◆ **What you should do**
Beginning with the very first line, please reproduce the entries exactly through the line containing "calls for building".

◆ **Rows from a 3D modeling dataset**
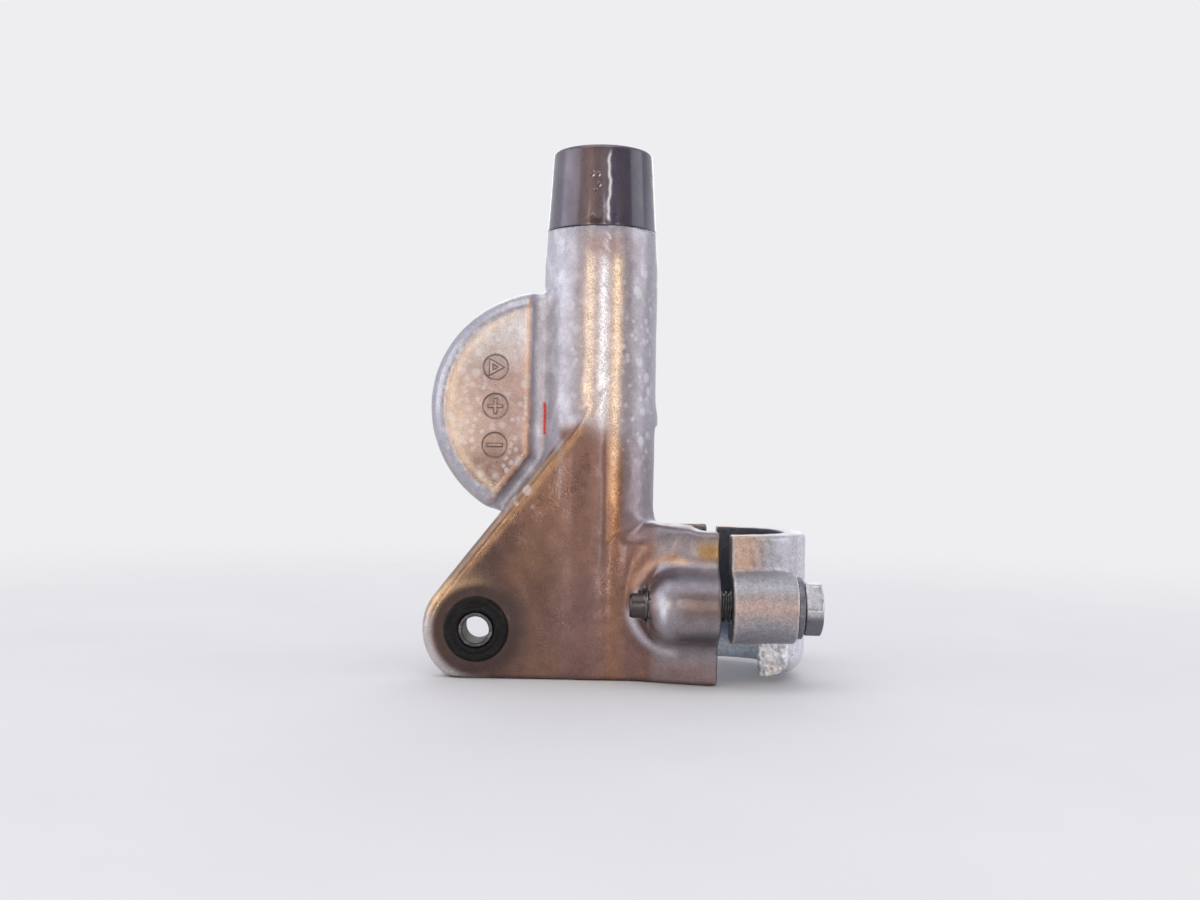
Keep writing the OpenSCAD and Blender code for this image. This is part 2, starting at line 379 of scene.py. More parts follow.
def field_mesh(field, low, high, step):
    """Points on the field's zero level and the quads between them, of its largest piece."""
    points, quads = surface_net(field, low, high, step)
    points, quads = compact(points, largest_part(len(points), quads))
    return settle(field, points, step), quads


def field_normals(field, points):
    normals = gradient(field, points)
    return normals / np.maximum(np.linalg.norm(normals, axis=1), 1e-6)[:, None]


def new_object(name, points, faces, body, nodes, material, normals=None):
    """A mesh object in metres from points in mm, riding on a body and standing for CAD nodes."""
    mesh = bpy.data.meshes.new(name)
    faces = [list(map(int, f)) for f in faces]
    mesh.from_pydata((np.asarray(points) * MM).tolist(), [], faces)
    mesh.validate()
    mesh.polygons.foreach_set("use_smooth", [True] * len(mesh.polygons))
    mesh.update()
    if normals is not None:
        mesh.normals_split_custom_set_from_vertices(normals.tolist())
    obj = bpy.data.objects.new(name, mesh)
    bpy.context.scene.collection.objects.link(obj)
    mesh.materials.append(material)
    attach(obj, body)
    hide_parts(*nodes)
    return obj


def add_values(obj, **layers):
    """Named values at the object's points, which its material reads."""
    for name, values in layers.items():
        values = np.asarray(values, np.float32)
        kind = "FLOAT_VECTOR" if values.ndim == 2 else "FLOAT"
        layer = obj.data.attributes.new(name, kind, "POINT")
        layer.data.foreach_set("vector" if kind == "FLOAT_VECTOR" else "value", values.ravel())


# ---- material tools
class Nodes:
    """Short calls for building one material's nodes."""

    def __init__(self, name):
        self.material = bpy.data.materials.new(name)
        self.material.use_nodes = True
        self.tree = self.material.node_tree
        self.tree.nodes.clear()
        self.shader = self.add("BsdfPrincipled")
        self.put(self.add("OutputMaterial").inputs[0], self.shader.outputs[0])
        self.place = self.scaled(self.add("TexCoord").outputs["Object"], 1 / MM)

    def add(self, kind):
        return self.tree.nodes.new("ShaderNode" + kind)

    def put(self, socket, value):
        """Links or sets a socket; three numbers for a colour are its display values."""
        if isinstance(value, bpy.types.NodeSocket):
            self.tree.links.new(value, socket)
        elif isinstance(value, (tuple, list)) and len(value) == 3 and len(socket.default_value) == 4:
            socket.default_value = (*linear(*value), 1)
        else:
            socket.default_value = value

    def set(self, **values):
        for name, value in values.items():
            self.put(self.shader.inputs[name.replace("_", " ")], value)

    def times(self, *values):
        result = values[0]
        for value in values[1:]:
            result = self.math("MULTIPLY", result, value)
        return result

    def plus(self, a, b):
        return self.math("ADD", a, b)

    def math(self, op, a, b):
        n = self.add("Math")
        n.operation = op
        self.put(n.inputs[0], a)
        self.put(n.inputs[1], b)
        return n.outputs[0]

    def mix(self, amount, a, b):
        n = self.add("Mix")
        n.data_type = "RGBA"
        self.put(n.inputs["Factor"], amount)
        self.put(n.inputs[6], a)
        self.put(n.inputs[7], b)
        return n.outputs[2]

    def span(self, value, a, b, low=0.0, high=1.0):
        n = self.add("MapRange")
        n.interpolation_type = "SMOOTHSTEP"
        for i, v in enumerate((value, a, b, low, high)):
            self.put(n.inputs[i], v)
        return n.outputs[0]

    def noise(self, size, detail=3.0, rough=0.55, where=None):
        n = self.add("TexNoise")
        self.put(n.inputs["Vector"], where or self.place)
        n.inputs["Scale"].default_value = 1 / size
        n.inputs["Detail"].default_value = detail
        n.inputs["Roughness"].default_value = rough
        return n.outputs["Fac"]

    def cells(self, size):
        """Distance to the nearest of scattered points."""
        n = self.add("TexVoronoi")
        self.put(n.inputs["Vector"], self.place)
        n.inputs["Scale"].default_value = 1 / size
        return n.outputs["Distance"]

    def stretched(self, x, y, z):
        n = self.add("VectorMath")
        n.operation = "MULTIPLY"
        self.put(n.inputs[0], self.place)
        n.inputs[1].default_value = (x, y, z)
        return n.outputs[0]

    def scaled(self, colour, factor):
        n = self.add("VectorMath")
        n.operation = "SCALE"
        self.put(n.inputs[0], colour)
        self.put(n.inputs["Scale"], factor)
        return n.outputs[0]

    def values(self, name, kind="Vector"):
        n = self.add("Attribute")
        n.attribute_name = name
        return n.outputs[kind]

    def bump(self, height, distance, strength=1.0):
        n = self.add("Bump")
        n.inputs["Strength"].default_value = strength
        n.inputs["Distance"].default_value = distance * MM
        self.put(n.inputs["Height"], height)
        self.put(self.shader.inputs["Normal"], n.outputs[0])


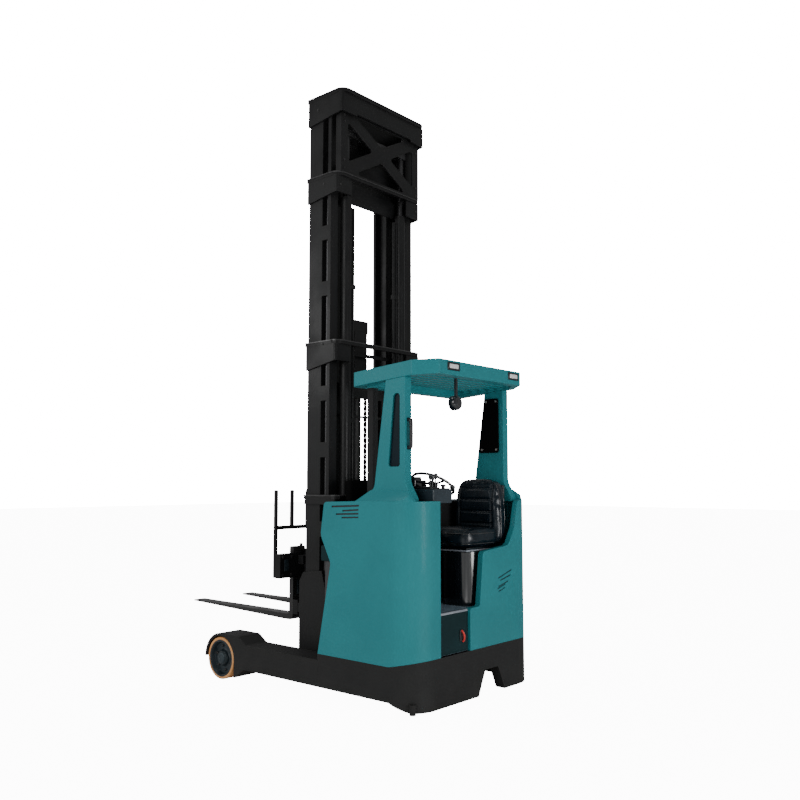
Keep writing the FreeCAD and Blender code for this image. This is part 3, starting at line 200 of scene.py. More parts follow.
# %% Rubbed edges
edge_wear, edge_in, edge_out = node_group("Rubbed edges", {"Breakup": 30.0, "Amount": 0.5}, ["Mask"])
rounded = shader_node(edge_wear, "Bevel", {"Radius": 0.004})
rounded.samples = 4
true_normal = shader_node(edge_wear, "NewGeometry")
facing = shader_node(edge_wear, "VectorMath", operation="DOT_PRODUCT")
near_edge = shader_node(edge_wear, "MapRange", {"From Min": 0.995, "From Max": 0.93})
breakup = shader_node(edge_wear, "TexNoise")
place = shader_node(edge_wear, "TexCoord")
patches = shader_node(edge_wear, "MapRange", {"From Min": 0.42, "From Max": 0.62})
broken = shader_node(edge_wear, "Math", operation="MULTIPLY")
scaled = shader_node(edge_wear, "Math", operation="MULTIPLY")
wire(edge_wear, (rounded, "Normal", facing, 0), (true_normal, "Normal", facing, 1),
     (facing, "Value", near_edge, "Value"), (place, "Object", breakup, "Vector"),
     (edge_in, "Breakup", breakup, "Scale"), (breakup, "Fac", patches, "Value"),
     (near_edge, "Result", broken, 0), (patches, "Result", broken, 1),
     (broken, "Value", scaled, 0), (edge_in, "Amount", scaled, 1), (scaled, "Value", edge_out, "Mask"))

# %% [markdown]
# Grain gives a height that a Bump node turns into a normal: a fine one is the orange peel of sprayed paint,
# a coarse one is powder coat or cast iron.

# %% Surface grain
grain, grain_in, grain_out = node_group("Surface grain", {"Scale": 400.0, "Pebble": 0.0}, ["Height"])
place = shader_node(grain, "TexCoord")
noise = shader_node(grain, "TexNoise", {"Detail": 3.0})
cells = shader_node(grain, "TexVoronoi")
either = shader_node(grain, "Mix")
wire(grain, (place, "Object", noise, "Vector"), (place, "Object", cells, "Vector"),
     (grain_in, "Scale", noise, "Scale"), (grain_in, "Scale", cells, "Scale"),
     (grain_in, "Pebble", either, "Factor"), (noise, "Fac", either, "A"),
     (cells, "Distance", either, "B"), (either, "Result", grain_out, "Height"))

# %% [markdown]
# Dust gathers low down and thins out with height, so its mask falls from one at the floor to nothing at the
# given height.

# %% Dust near the floor
dust, dust_in, dust_out = node_group("Floor dust", {"Height": 0.5, "Scale": 9.0, "Amount": 0.3}, ["Mask"])
place = shader_node(dust, "TexCoord")
split = shader_node(dust, "SeparateXYZ")
fall = shader_node(dust, "MapRange", {"To Min": 1.0, "To Max": 0.0})
noise = shader_node(dust, "TexNoise", {"Detail": 6.0})
patch = shader_node(dust, "Math", operation="MULTIPLY")
scaled = shader_node(dust, "Math", operation="MULTIPLY")
wire(dust, (place, "Object", split, "Vector"), (split, "Z", fall, "Value"),
     (dust_in, "Height", fall, "From Max"), (place, "Object", noise, "Vector"),
     (dust_in, "Scale", noise, "Scale"), (fall, "Result", patch, 0), (noise, "Fac", patch, 1),
     (patch, "Value", scaled, 0), (dust_in, "Amount", scaled, 1), (scaled, "Value", dust_out, "Mask"))

# %% [markdown]
# ## Finishes
# A finish starts from a Principled shader. Its constant numbers sit on the shader's own sockets. Two tones
# are mixed by the drift mask, the edge colour comes in through the rubbed edges, dust lies on top, and the
# grain's height feeds a bump.

# %% Finish helpers
COAT_ROUGHNESS = 0.08
DUST_COLOUR = (0.32, 0.3, 0.27)
materials = {}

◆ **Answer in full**
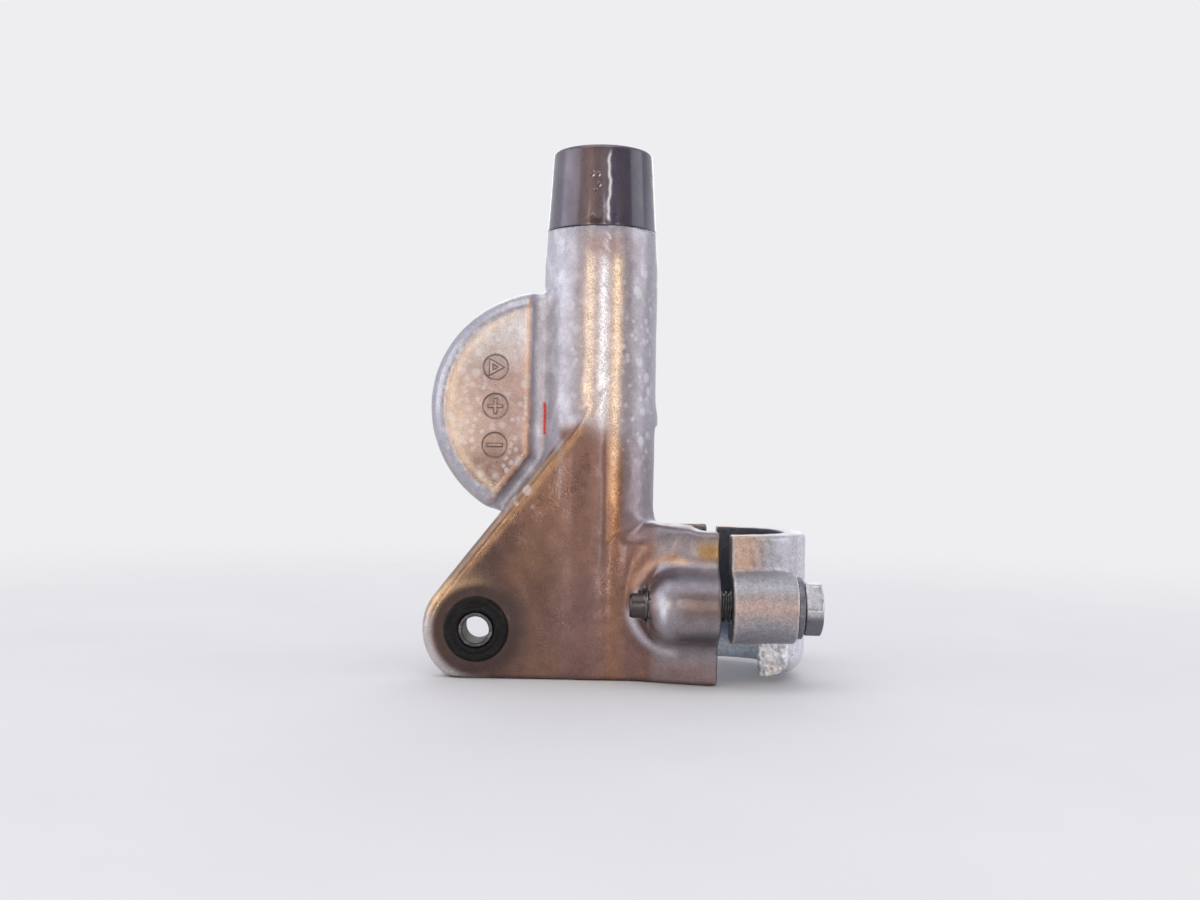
Keep writing the OpenSCAD and Blender code for this image. This is part 2, starting at line 379 of scene.py. More parts follow.
def field_mesh(field, low, high, step):
    """Points on the field's zero level and the quads between them, of its largest piece."""
    points, quads = surface_net(field, low, high, step)
    points, quads = compact(points, largest_part(len(points), quads))
    return settle(field, points, step), quads


def field_normals(field, points):
    normals = gradient(field, points)
    return normals / np.maximum(np.linalg.norm(normals, axis=1), 1e-6)[:, None]


def new_object(name, points, faces, body, nodes, material, normals=None):
    """A mesh object in metres from points in mm, riding on a body and standing for CAD nodes."""
    mesh = bpy.data.meshes.new(name)
    faces = [list(map(int, f)) for f in faces]
    mesh.from_pydata((np.asarray(points) * MM).tolist(), [], faces)
    mesh.validate()
    mesh.polygons.foreach_set("use_smooth", [True] * len(mesh.polygons))
    mesh.update()
    if normals is not None:
        mesh.normals_split_custom_set_from_vertices(normals.tolist())
    obj = bpy.data.objects.new(name, mesh)
    bpy.context.scene.collection.objects.link(obj)
    mesh.materials.append(material)
    attach(obj, body)
    hide_parts(*nodes)
    return obj


def add_values(obj, **layers):
    """Named values at the object's points, which its material reads."""
    for name, values in layers.items():
        values = np.asarray(values, np.float32)
        kind = "FLOAT_VECTOR" if values.ndim == 2 else "FLOAT"
        layer = obj.data.attributes.new(name, kind, "POINT")
        layer.data.foreach_set("vector" if kind == "FLOAT_VECTOR" else "value", values.ravel())


# ---- material tools
class Nodes:
    """Short calls for building one material's nodes."""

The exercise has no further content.